After reading every possible article, watching every video, listening to podcasts on type 4s, I still found a lack of helpful advice or tips that might ease the harshness of everyday realities for 4s, so I decided to start a list of things I’ve learnt about being a type 4, especially after being in the most tumultuous period of life so far with a hope that it will help other 4s out there in navigating this crazy, messy world. I’ll keep updating this post as I learn more about myself and grow into a more tranquil and cohesive 4.
- Don’t overwhelm yourself: Being idealistic and driven, you can take up too much at once, give it your best shot and then start burning out. I have done this countless number of time by taking up 4-5 huge goals at once instead of starting out steadily and then building up. It seems strange to not take up everything you want to be good at so you plan extensively and then find yourself exhausted 4 days down the road. Take up 2 long term goals (both should NOT take a lot of willpower, they should differ in their intensity) and a very-short term one (think reading a book, decluttering, making notes) at a time so that while you are building productive momentum by ticking off the very-short term goals, riding the wave of optimism with the low will-power goal, you are fulfilling a long term one without feeling entirely spent. 12 months, 8-12 long term goals and you are so much closer to who you want to be.
- Patience: Continuing on from 1, it is easy to get tired with seemingly ‘low rate’ of growth but know that no one gets to their best self in a week. What we want to build is not a stamina for a summer hobby but the ‘grit’ for an entire lifetime and that takes more failures than successes and the patience to be a beginner over and over again. It is hella scary but worth it in the end.
- On taking everything personally: This has probably wasted SO much of your time and tears. I still struggle with being extremely sensitive but what has helped me get a bit better with it is accepting that what a person says about me/to me has more to do with what kind of person they are rather than who I am. This seems like cringy, old-school advice but it works.
- Melancholy: The most important thing I learnt about the intense melancholic moods 4s experience comes from a podcast (can’t remember the name, will link if i find it). The speaker was a 4 too and she said,” Know that you are feeding the melancholy; at any moment you can choose to snap out of it and do something that’ll make you feel better.” What struck me was how it clarified that I had a choice in the matter because when I am down in the dumps, I feel so stuck that I start believing that the only thing I can do is stay there and wallow in self-hate and be morose.
- Emotional Turbulence: What can help you be more tranquil is ensuring your basic needs at ALL TIMES; keep hydrated, eat at regular intervals, get 40 minutes of exercise, manage stress by taking breaks, because often feelings can seem to be totally separate from the body but really, well-balanced health regulates your emotions and help you lead a wholesome, well-rounded life.

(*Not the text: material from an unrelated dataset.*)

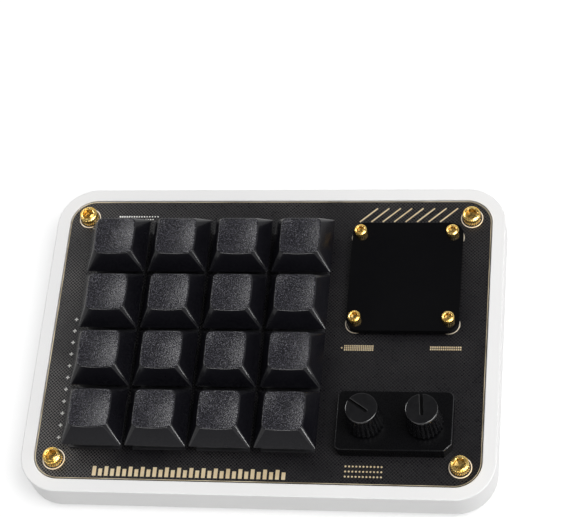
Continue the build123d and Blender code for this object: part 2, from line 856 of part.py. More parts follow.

- Identity: As a creative 4, it is important for my mental health to keep writing poetry, reading books or consuming art to feel like myself. If I take long breaks from doing those things, I feel less confident in my ‘identity’ than I already am. Find what are those things that ground you and help you feel more yourself and do them regularly.
- Perfectionism: Being idealistic can also lead to 4s giving up on doing any basic or small task because it isn’t ‘significant’ enough or ‘perfect’ enough but almost always, I’ve found that doing these small tasks is extremely important to get closer to a balanced state. So try to overcome the crippling need to be ideal at all times and try to jazz up the small things by listening to a podcast or TED talk to take your mind off of them. Similarly, take care of the small things about yourself even if they seem insignificant.I have also found resistance to keep creating art because it didn’t feel good enough but I try to keep in mind that a great artist always chooses volume over perfection and to reach a certain level of greatness at my craft, I must keep at it.
- Nostalgia: I still struggle with letting the past go but have certainly come a long way from when the past was all I could think of. I made a realistic list of things to look forward to, I planned stuff with friends and family, occupied myself with new goals and books, changed my style and surroundings to not fall into the dark pit of nostalgia. Another thing that worked for me was allowing myself to think of a moment gone by but actively helping myself realize that there was nothing to gain from the past.
- Support: Even if you maintain a steady emotional and mental health, it is best to have a close friend to confide in when you feel dreadful and incompetent. Trust someone who has similar thinking patterns as you or is very empathetic and a good listener and let them help you untangle the threads of confusing emotions.
- Confidence: This comes last as it is something I am still working towards improving. 4s think of themselves as fundamentally lacking. I used to struggle with immense self-hate but I got over it by continuously reminding myself all that I liked about myself till I started liking what I despised in me. Continuous positive self-talk can create wonders yet, I have a long way to go in this regard.
Disclaimer: This is written from a personal experience POV and may or may not work for every type 4. The trick is to take what works for you, leave what doesn’t and try to come up with other mechanisms that might help you be a tranquil, joyful 4.